GP Insights # 269, 29 February 2020
On 29 February, the US officials and the Taliban representatives signed the long-awaited peace deal in Doha.
Initial reports hint that the deal would lead to the following. First, the US would withdraw troops from Afghanistan over the next 14 months. Second, the Taliban would cut ties with other foreign terrorist networks like Al-Qaeda and ISIS and prevent Afghanistan from being used to attack against the US. Third, an intra-Afghan talk would begin in March 2020.
Mike Pompeo said, ‘the US will closely watch the Taliban compliance with their commitment and calibrate the pace of our withdrawal to their action’.

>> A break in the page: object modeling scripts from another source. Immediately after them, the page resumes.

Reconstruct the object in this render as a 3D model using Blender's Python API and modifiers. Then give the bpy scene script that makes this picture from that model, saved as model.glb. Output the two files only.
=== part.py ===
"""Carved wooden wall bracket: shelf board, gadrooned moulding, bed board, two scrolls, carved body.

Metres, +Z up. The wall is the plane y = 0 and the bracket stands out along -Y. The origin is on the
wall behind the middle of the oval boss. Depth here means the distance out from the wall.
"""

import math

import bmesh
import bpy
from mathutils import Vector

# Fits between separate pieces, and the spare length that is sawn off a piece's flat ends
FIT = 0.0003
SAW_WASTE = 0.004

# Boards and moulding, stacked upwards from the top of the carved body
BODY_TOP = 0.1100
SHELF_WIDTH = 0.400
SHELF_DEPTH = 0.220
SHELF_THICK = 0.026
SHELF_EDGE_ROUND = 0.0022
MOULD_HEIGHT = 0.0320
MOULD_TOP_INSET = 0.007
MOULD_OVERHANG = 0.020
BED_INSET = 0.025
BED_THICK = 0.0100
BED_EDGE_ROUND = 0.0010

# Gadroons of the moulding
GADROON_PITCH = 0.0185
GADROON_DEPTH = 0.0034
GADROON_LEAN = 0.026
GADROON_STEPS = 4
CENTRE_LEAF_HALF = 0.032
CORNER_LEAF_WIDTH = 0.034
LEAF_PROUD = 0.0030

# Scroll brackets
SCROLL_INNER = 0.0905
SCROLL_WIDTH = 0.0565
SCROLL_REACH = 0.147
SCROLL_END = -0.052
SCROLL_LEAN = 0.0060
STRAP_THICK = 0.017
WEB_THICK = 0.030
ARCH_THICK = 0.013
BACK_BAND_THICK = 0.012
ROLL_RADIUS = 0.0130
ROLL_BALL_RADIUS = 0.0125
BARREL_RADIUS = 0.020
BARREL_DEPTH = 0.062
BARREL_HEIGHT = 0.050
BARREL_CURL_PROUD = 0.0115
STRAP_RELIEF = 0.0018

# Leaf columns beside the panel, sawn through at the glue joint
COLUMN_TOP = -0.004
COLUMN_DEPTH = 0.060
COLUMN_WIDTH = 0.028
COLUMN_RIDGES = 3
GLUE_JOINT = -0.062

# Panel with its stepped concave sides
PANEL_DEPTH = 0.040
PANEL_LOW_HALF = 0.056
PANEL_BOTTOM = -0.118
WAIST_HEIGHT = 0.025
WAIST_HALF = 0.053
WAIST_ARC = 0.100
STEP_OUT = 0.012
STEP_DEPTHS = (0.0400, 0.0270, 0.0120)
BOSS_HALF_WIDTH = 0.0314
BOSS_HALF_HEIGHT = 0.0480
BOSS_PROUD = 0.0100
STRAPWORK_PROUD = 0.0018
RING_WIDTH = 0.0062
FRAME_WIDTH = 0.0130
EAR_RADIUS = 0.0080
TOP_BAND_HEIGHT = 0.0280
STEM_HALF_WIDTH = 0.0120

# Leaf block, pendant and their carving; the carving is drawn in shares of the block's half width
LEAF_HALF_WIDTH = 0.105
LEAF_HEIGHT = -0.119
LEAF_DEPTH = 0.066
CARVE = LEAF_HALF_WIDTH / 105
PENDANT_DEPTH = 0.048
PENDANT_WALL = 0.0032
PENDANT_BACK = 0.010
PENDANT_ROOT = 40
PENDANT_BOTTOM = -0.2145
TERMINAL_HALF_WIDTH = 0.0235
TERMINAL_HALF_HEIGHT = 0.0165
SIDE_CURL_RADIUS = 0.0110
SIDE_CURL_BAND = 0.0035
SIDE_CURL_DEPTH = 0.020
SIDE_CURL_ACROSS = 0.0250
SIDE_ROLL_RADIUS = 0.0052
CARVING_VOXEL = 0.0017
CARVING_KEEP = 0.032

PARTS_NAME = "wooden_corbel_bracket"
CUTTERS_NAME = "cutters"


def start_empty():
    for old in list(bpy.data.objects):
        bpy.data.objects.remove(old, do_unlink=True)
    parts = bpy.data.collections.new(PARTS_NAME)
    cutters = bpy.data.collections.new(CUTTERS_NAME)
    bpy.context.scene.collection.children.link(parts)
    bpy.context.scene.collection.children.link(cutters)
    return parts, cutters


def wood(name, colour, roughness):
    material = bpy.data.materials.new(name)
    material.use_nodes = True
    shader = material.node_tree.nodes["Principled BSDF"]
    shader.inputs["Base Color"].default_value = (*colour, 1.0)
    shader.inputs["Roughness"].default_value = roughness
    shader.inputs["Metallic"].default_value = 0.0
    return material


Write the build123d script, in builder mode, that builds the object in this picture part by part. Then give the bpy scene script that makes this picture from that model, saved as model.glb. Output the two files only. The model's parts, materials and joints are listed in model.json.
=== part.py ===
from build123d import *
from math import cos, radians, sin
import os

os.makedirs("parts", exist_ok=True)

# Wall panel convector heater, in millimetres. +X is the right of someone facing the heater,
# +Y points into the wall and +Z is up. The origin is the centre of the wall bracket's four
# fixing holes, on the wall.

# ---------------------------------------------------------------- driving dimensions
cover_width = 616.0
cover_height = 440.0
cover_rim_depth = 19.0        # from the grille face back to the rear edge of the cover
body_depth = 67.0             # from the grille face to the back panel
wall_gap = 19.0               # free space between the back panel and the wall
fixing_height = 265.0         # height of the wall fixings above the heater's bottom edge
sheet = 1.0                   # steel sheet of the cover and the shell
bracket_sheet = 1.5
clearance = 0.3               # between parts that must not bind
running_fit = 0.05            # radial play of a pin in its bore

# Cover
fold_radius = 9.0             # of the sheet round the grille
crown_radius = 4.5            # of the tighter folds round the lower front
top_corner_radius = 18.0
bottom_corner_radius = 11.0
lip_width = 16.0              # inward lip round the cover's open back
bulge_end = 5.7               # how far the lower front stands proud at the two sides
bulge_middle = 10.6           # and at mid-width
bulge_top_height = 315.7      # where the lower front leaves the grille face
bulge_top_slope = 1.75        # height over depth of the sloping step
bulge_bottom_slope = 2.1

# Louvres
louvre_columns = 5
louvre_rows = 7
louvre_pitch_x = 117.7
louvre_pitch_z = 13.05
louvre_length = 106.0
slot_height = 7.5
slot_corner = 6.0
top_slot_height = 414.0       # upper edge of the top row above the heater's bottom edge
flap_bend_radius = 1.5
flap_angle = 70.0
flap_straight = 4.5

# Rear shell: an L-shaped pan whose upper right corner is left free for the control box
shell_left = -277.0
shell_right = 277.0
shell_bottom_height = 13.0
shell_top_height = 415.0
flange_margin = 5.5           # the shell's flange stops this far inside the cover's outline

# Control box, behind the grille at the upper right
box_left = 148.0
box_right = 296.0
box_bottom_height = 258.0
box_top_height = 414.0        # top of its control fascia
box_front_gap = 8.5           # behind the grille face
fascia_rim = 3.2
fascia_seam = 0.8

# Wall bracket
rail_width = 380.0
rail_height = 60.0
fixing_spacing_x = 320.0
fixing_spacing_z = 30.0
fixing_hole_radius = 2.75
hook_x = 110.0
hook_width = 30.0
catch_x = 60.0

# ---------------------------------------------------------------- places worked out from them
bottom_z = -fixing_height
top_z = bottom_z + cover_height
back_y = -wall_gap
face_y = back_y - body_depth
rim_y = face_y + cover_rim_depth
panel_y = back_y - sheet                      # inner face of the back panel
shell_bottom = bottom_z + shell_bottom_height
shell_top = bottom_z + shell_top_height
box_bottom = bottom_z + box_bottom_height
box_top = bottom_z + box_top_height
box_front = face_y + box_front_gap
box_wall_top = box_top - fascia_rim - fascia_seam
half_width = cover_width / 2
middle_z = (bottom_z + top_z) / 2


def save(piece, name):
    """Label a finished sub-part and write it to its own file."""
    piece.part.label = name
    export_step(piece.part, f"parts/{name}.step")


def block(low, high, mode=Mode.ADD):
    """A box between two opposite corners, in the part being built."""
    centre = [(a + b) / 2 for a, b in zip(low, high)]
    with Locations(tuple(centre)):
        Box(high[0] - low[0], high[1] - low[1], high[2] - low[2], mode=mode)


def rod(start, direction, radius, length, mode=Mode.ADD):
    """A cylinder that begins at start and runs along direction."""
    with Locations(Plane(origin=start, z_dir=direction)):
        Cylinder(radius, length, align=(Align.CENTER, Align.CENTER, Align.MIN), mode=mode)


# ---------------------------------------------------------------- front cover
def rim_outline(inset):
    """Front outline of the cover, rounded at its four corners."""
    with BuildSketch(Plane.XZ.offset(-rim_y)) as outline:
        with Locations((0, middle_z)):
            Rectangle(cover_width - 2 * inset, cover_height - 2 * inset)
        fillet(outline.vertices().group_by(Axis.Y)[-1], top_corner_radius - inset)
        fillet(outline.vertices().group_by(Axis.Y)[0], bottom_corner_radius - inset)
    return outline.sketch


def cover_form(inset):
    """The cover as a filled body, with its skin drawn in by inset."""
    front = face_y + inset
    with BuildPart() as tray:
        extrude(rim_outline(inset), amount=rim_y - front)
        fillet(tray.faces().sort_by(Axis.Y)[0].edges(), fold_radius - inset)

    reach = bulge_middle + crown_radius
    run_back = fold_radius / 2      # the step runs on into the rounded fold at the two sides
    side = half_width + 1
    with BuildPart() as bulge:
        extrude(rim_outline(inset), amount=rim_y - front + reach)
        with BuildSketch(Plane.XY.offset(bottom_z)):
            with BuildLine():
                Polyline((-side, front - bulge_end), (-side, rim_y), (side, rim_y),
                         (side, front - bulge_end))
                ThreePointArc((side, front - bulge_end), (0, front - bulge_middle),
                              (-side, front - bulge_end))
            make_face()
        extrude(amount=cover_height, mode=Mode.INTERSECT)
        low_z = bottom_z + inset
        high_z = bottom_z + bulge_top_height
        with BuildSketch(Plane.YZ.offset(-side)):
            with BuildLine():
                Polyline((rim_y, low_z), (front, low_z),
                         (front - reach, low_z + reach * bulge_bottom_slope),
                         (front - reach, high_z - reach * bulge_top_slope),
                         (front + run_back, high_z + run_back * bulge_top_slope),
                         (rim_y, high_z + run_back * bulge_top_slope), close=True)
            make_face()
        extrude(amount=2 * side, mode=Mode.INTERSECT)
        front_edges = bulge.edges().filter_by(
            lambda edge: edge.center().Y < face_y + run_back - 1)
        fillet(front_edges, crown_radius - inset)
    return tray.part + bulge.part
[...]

The agreement was signed in the presence of representatives from Pakistan, India, Uzbekistan, Turkey, Tajikistan and Indonesia.
What is the background?
Last week, the US and the Taliban signed a ‘reduction in violence’ agreement in Afghanistan; according to available reports, it was a success story. The last two years witnessed several failed attempts in the signing of the peace deal.
Earlier, in September 2019, the US and the Taliban were on the verge of signing a deal, which was abruptly declared ‘dead’ by the US President Donald Trump after the death of an American soldier. Negotiations restarted later in November. The Afghan government has not been included in the talks, but it is believed they are consulted.
Outside the negotiations, there was another process inside Afghanistan and a problem arising from it. In September 2019, there was a Presidential election; Ashraf Ghani and Abdullah Abdullah were the lead contestants. Last week, Ashraf Ghani was declared as the winner of the presidential election held in September 2019. Abdullah has refused to accept the results and announced the formation of a parallel government.
The US so far has declined to acknowledge the election results. Ashraf Ghani and Abdullah Abdullah agreed on Tuesday, to postpone the swearing ceremony for two weeks, in ‘order to support the peace process’.
What does it mean?
For the first time, the Taliban has successfully signed a deal with the US, which has given legitimacy to the Taliban. A deal with a complete withdrawal of foreign force and no intervention in Afghan politics is a great achievement for the Taliban.
Second, the seven-day reduction between the US and the Taliban has affirmed the Taliban leadership and ability to control its forces. The deal signed is a ‘step forward’ by both the nations to bring stability in Afghanistan.
Third, the Afghan government, which has been precluded from the deal has come to terms, under pressure, to accept the deal. The talks between the Afghan government and the Taliban may help in deciding the future course of the country.
Fourth, the presence of regional actors, Pakistan and India at the signing ceremony signifies their importance in keeping the peace in Afghanistan. Pakistan has played a crucial role in bringing the Taliban to the negotiating table.